Convaincu que "l’Afrique est le marché de demain", ce Français de 49 ans a choisi le Maroc parce que "c’est là qu’il y a le potentiel de développement le plus fort" et que "c’est la porte d’entrée du continent".

Il travaille sur un deuxième site à El Jadida, une ville de 200.000 habitants sur la côte atlantique, également avec des aides publiques.

A deux pas du premier Ciné-Atlas, sur la plus grande avenue du centre-ville, le cinéma "Renaissance" ne redoute pas la concurrence mais espère au contraire voir "se dynamiser" Rabat, métropole assoupie de près de 600.000 habitants qui se rêve en "capitale culturelle du Maroc".

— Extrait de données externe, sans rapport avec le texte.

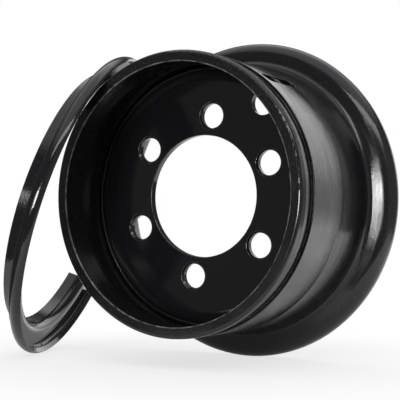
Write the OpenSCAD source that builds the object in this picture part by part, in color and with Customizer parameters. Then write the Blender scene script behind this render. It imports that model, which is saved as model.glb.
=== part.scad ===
// Industrial steel wheel with a loose split side ring.
// Millimetres, +Z up. The origin is on the wheel's axis at the disc's hub face.
// The axis lies along Y and the open front of the wheel looks towards -Y.
// The profiles are drawn as [radius, distance ahead of the hub face].

/* [Rim base] */
// Width between the two tyre flanges with the side ring fitted
rim_w = 177.8; // [172:0.1:190]
// Bead seat diameter at the heel
seat_d = 387.4; // [384:0.1:391]
// Bead seat taper in degrees
seat_taper = 5; // [4.5:0.1:6]
// Length of the tapered seat, from the flat band back to the flange
seat_l = 73.2; // [60:0.1:80]
// Thickness of the rolled steel
rim_t = 8.4; // [7:0.1:9]
// Height of the back flange above the bead seat's heel
flange_h = 33.2; // [30:0.1:38]
// How far the back flange's wall leans back, in degrees
flange_flare = 9; // [2:0.5:12]
// Outer radius of the back flange's roll
flange_roll_r = 18.5; // [16:0.5:21]
// How far the roll turns down past its top, in degrees
flange_curl = 43; // [20:1:60]
// Fillet between the back seat and its flange
heel_r = 8; // [6:0.5:9]
// Distance from the back flange's face forward to the hub face
inset = 103; // [95:0.5:110]

/* [Gutter and lip] */
// How far the lip in front of the gutter stays below the flat band
lip_drop = 0.8; // [0.2:0.1:1.5]
// Thickness of the gutter section, from the flat band to its bore
gutter_t = 15.9; // [14:0.1:19]
// Length of the lip from the gutter's front edge to its face
lip_w = 11.2; // [10:0.1:15]
// How far the lip's outside slopes down to its face, in degrees
lip_taper = 3.5; // [1:0.5:6]
// Radius on the lip's outer front corner
lip_corner_r = 4; // [2:0.5:5]
// Rounding of the lip's inner edge and of the gutter's back edge
cut_edge_r = 1; // [0.5:0.1:2]
// Depth of solid steel behind the gutter's back edge
gutter_back = 2; // [1:0.5:6]
// Length of the slope from the gutter section to the thin barrel
gutter_slope = 7.5; // [4:0.5:12]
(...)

"Ça peut changer l'image du centre-ville et attirer les classes aisées" qui vivent dans les quartiers résidentiels excentrés, estime Zainab Guedira, la directrice générale du "Renaissance".

"Communauté de fidèles"

La salle polyvalente héritée des années 20 a été rouverte en 2013 par une association qui porte "la diversité culturelle" -projections, concerts, débats, ateliers- pour une "communauté de fidèles" essentiellement composée d'étudiants fauchés.

Pour attirer la nouvelle génération "nourrie aux films gratuits sur internet", Pierre-François Bernet parie évidemment sur les blockbusters américains.

Pour les autres, il promet des films "pour tous les publics" et a "mis le paquet", avec 11 millions de dirhams (1 million d'euros), dont 3,6 millions de subvention du CCM.

Les marbres précieux du hall ont été rénovés pour donner du cachet, les fauteuils à double accoudoirs sont de couleur blanche, pour "garantir une propreté visible".

Plus que sur les entrées, l'investisseur mise sur les confiseries et sur la publicité grand-écran, avec un taux espéré de remplissage de 35% -contre 5% dans les autres cinémas du Maroc-, grâce aux quatre salles découpées dans le grand espace avec balcon du vieux Colisée.